Data section:
==================================================

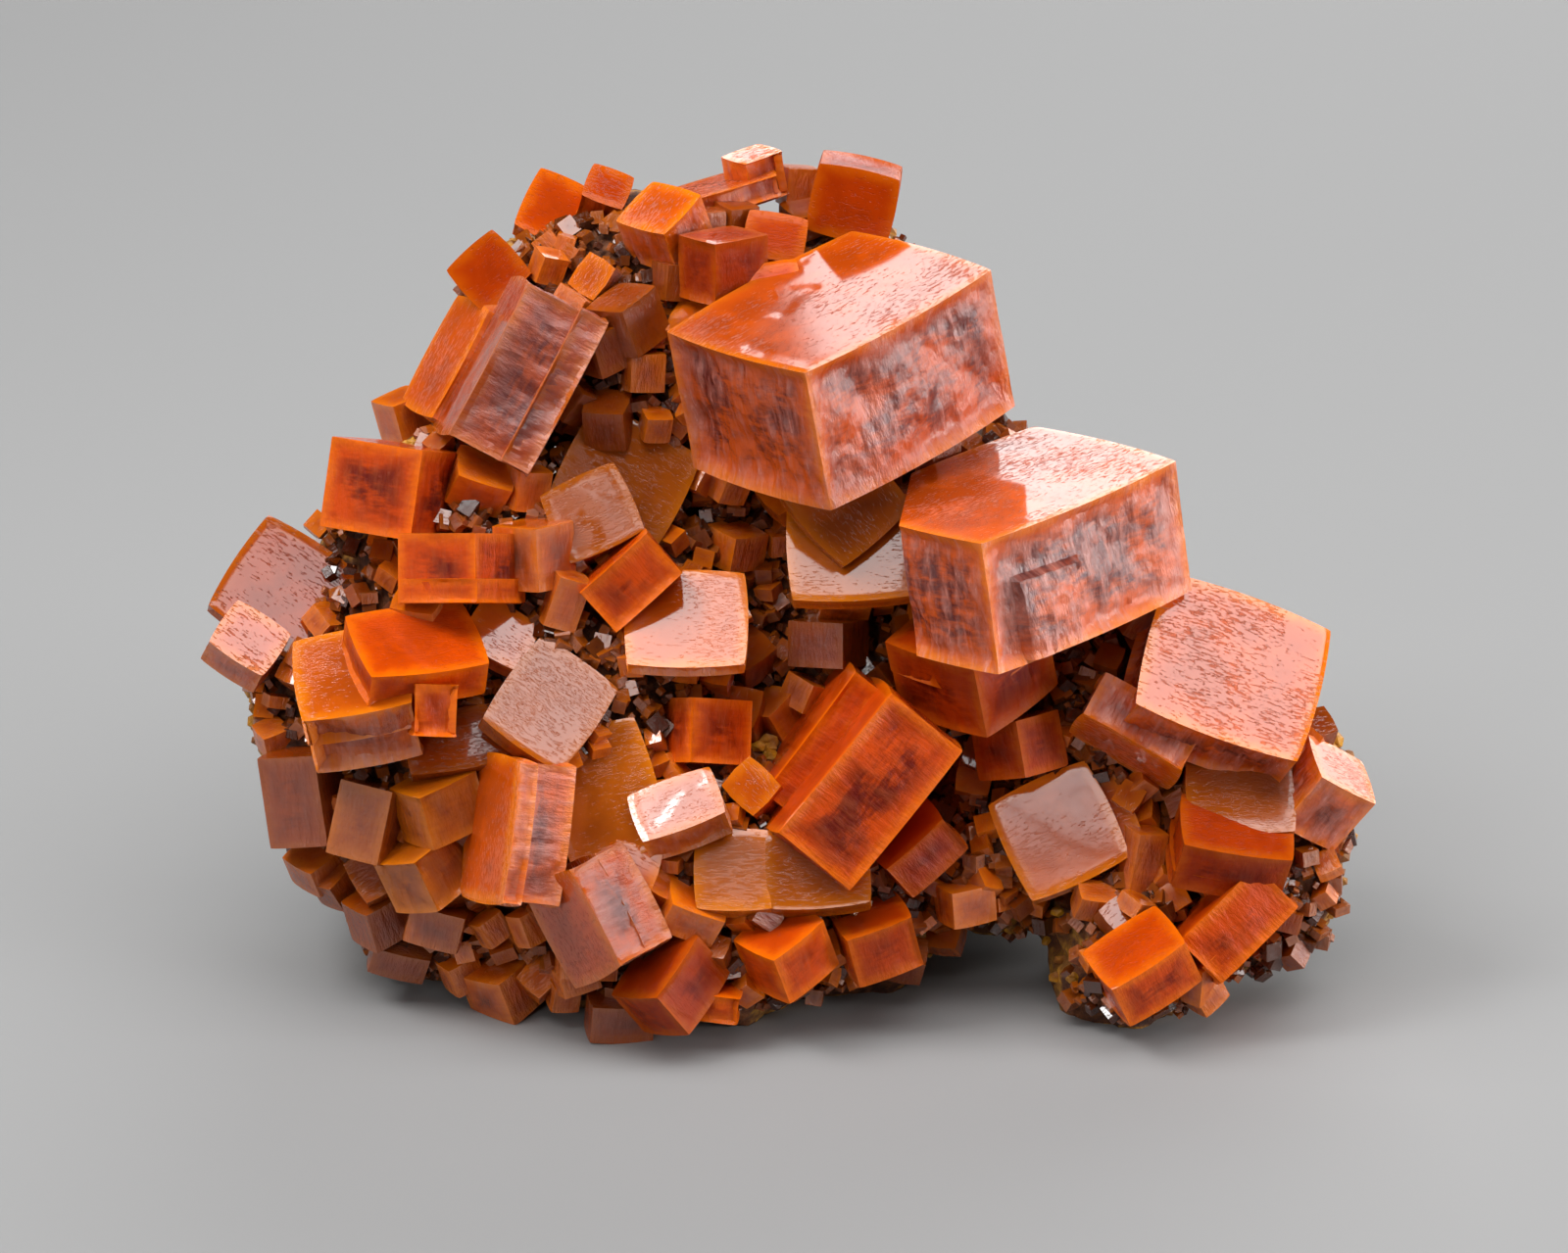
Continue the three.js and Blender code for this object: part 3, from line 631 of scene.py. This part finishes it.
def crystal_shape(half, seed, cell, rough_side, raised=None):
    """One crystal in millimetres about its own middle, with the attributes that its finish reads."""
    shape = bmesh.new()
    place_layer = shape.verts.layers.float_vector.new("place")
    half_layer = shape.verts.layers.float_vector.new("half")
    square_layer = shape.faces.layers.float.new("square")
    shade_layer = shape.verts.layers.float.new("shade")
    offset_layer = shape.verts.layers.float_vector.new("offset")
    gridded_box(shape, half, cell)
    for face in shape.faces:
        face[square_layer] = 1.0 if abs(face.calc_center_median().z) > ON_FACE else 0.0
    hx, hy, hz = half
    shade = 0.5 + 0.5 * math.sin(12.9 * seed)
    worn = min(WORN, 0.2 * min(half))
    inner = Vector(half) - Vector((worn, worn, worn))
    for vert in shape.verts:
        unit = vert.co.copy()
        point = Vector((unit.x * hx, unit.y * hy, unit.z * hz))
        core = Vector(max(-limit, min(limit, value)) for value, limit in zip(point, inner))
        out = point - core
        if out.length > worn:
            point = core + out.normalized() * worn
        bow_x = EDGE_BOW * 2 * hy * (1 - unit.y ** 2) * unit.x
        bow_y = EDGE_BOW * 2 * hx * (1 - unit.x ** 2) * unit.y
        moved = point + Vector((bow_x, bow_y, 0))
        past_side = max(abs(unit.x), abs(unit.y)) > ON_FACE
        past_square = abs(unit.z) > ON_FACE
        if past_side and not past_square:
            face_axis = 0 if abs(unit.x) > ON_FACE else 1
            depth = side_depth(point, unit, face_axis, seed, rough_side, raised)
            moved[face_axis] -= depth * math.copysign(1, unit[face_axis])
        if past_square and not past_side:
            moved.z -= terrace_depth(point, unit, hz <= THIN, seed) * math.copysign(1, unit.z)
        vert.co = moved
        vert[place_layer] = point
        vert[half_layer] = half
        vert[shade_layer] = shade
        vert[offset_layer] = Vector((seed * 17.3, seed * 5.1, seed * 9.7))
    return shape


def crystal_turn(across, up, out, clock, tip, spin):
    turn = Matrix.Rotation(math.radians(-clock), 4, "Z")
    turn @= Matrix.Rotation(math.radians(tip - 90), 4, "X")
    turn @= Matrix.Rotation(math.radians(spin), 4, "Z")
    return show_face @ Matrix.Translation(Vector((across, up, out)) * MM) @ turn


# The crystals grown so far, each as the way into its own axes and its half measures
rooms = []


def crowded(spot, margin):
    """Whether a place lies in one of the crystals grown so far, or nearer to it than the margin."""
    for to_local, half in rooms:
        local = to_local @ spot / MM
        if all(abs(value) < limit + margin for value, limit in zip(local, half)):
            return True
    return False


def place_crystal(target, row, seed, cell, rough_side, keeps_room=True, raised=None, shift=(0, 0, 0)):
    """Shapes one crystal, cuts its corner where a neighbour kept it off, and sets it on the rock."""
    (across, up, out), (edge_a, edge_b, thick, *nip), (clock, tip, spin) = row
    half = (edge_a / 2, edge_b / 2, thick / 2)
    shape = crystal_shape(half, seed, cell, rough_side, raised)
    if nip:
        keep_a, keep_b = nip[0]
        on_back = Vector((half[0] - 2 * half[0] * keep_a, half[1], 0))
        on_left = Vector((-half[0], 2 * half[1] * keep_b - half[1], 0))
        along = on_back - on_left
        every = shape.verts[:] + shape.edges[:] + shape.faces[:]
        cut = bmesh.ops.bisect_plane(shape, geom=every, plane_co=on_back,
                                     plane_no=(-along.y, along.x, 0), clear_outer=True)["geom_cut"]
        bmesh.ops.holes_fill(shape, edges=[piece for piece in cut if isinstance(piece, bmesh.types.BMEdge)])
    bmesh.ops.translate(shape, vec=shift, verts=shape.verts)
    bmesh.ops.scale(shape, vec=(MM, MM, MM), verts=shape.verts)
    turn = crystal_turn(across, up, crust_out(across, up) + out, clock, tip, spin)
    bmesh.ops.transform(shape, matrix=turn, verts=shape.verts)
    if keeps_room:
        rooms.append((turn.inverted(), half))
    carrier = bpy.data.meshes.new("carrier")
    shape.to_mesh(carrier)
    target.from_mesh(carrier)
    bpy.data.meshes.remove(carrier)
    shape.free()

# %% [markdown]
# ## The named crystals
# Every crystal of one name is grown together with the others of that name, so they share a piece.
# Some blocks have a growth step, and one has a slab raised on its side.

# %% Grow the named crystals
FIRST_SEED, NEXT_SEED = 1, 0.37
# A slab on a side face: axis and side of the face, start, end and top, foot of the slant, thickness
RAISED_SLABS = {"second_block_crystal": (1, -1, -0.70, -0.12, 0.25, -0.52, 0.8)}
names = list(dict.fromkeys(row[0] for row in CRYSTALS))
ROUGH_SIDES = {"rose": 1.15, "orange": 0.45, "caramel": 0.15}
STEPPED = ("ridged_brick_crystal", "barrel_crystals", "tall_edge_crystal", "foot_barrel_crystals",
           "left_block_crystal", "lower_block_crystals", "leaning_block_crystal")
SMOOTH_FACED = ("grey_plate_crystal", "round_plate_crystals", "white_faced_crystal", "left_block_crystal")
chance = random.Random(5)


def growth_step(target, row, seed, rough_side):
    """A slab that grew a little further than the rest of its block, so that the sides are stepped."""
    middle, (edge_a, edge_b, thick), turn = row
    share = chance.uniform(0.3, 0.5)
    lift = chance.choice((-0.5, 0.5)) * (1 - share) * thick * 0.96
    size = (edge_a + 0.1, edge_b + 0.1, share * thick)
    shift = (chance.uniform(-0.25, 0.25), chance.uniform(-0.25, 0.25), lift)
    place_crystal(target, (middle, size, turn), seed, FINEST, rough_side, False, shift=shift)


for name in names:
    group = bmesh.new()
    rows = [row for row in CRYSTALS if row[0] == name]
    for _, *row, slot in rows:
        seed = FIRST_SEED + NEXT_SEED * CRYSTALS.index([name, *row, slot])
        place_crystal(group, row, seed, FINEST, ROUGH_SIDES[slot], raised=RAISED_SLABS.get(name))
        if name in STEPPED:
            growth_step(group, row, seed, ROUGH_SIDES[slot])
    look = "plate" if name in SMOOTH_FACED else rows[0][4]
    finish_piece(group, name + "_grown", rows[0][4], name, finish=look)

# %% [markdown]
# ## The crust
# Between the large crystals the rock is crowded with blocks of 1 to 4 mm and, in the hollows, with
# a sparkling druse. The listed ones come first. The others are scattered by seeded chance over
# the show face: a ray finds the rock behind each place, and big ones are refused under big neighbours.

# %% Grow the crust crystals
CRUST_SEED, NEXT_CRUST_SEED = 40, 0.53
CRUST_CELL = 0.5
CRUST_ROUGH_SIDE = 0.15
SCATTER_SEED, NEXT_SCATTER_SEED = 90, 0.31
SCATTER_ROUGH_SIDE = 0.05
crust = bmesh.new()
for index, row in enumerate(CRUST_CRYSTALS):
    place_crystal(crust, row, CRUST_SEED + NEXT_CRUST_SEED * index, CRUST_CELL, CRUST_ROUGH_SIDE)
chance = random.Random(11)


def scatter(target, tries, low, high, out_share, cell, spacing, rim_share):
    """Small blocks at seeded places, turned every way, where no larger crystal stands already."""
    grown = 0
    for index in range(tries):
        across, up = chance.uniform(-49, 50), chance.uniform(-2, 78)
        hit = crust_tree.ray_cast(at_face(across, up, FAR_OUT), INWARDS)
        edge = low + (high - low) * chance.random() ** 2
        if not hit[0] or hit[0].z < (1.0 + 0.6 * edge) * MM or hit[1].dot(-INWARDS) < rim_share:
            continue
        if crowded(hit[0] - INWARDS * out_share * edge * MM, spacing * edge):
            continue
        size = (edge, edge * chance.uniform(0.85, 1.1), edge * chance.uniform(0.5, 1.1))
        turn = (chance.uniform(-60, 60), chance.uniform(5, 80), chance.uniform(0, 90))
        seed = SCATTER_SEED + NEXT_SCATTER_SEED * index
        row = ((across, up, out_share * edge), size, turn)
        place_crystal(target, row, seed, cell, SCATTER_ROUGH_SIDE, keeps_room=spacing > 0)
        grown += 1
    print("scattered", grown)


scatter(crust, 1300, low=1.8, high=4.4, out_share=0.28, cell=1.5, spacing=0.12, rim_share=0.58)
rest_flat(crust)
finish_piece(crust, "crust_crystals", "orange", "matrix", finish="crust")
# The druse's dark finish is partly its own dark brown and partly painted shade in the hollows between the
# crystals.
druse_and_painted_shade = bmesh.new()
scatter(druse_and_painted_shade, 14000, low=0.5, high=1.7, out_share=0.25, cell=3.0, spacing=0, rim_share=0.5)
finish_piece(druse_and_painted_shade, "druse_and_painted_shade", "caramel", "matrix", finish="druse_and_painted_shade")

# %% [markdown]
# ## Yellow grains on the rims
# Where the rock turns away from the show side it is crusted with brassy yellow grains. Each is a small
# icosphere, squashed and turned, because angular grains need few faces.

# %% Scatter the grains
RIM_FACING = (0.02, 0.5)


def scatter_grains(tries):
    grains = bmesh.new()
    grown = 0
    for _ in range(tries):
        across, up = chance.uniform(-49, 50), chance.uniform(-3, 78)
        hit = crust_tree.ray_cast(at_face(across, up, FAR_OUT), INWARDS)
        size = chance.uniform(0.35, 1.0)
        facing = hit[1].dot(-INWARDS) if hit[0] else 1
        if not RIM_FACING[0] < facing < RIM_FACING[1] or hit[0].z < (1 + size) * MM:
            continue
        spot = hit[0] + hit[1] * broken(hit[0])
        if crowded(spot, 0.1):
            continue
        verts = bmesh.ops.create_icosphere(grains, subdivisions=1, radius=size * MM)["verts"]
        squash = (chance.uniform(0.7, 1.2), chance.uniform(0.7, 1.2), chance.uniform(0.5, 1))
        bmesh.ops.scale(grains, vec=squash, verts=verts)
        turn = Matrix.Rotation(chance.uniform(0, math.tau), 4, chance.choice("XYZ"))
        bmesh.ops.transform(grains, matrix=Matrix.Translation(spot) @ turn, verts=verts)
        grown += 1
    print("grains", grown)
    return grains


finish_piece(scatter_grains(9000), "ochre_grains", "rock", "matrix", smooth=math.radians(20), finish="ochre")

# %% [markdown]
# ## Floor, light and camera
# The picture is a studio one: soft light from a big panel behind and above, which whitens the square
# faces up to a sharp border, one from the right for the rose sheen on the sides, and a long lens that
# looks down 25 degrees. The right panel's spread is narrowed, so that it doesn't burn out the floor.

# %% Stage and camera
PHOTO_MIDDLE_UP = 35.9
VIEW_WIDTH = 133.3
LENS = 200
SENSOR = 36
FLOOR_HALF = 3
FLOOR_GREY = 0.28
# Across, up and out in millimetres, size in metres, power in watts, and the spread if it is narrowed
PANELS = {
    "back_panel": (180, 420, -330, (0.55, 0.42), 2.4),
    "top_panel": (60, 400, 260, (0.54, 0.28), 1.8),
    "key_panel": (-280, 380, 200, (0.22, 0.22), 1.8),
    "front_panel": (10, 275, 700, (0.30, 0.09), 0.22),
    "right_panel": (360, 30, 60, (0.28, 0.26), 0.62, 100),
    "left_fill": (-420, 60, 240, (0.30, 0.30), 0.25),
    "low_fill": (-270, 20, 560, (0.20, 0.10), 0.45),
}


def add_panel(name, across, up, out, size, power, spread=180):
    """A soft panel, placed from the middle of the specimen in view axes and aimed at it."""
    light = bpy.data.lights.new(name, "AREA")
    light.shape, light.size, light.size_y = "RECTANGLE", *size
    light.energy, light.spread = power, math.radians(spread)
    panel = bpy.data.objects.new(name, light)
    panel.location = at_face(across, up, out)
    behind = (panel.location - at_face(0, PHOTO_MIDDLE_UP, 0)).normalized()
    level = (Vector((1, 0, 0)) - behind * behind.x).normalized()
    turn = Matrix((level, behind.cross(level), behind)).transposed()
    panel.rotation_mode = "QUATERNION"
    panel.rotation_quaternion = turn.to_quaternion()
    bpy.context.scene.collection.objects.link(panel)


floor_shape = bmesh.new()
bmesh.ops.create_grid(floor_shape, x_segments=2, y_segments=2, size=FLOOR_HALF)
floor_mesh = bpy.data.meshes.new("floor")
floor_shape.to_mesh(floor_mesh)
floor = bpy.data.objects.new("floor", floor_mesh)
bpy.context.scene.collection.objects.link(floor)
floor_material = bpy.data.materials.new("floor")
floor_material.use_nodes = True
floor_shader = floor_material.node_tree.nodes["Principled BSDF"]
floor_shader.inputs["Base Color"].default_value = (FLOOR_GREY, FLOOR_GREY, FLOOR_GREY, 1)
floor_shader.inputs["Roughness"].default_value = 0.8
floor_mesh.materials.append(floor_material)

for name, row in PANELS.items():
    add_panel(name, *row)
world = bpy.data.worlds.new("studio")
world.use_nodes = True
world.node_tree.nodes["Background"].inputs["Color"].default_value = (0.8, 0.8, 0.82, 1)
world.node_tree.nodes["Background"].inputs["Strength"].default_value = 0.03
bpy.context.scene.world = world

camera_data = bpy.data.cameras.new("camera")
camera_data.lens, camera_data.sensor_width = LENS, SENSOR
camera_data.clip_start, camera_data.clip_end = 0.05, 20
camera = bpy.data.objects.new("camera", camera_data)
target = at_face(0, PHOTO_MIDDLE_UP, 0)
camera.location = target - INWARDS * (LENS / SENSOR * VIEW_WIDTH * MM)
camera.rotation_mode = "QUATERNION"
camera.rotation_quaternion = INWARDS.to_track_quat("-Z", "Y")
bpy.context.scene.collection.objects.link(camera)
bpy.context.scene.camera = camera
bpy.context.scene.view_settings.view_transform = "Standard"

==================================================

From the material above, copy each line that includes the word "scene".

Output of the exercise:
Continue the three.js and Blender code for this object: part 3, from line 631 of scene.py. This part finishes it.
    bpy.context.scene.collection.objects.link(panel)
bpy.context.scene.collection.objects.link(floor)
bpy.context.scene.world = world
bpy.context.scene.collection.objects.link(camera)
bpy.context.scene.camera = camera
bpy.context.scene.view_settings.view_transform = "Standard"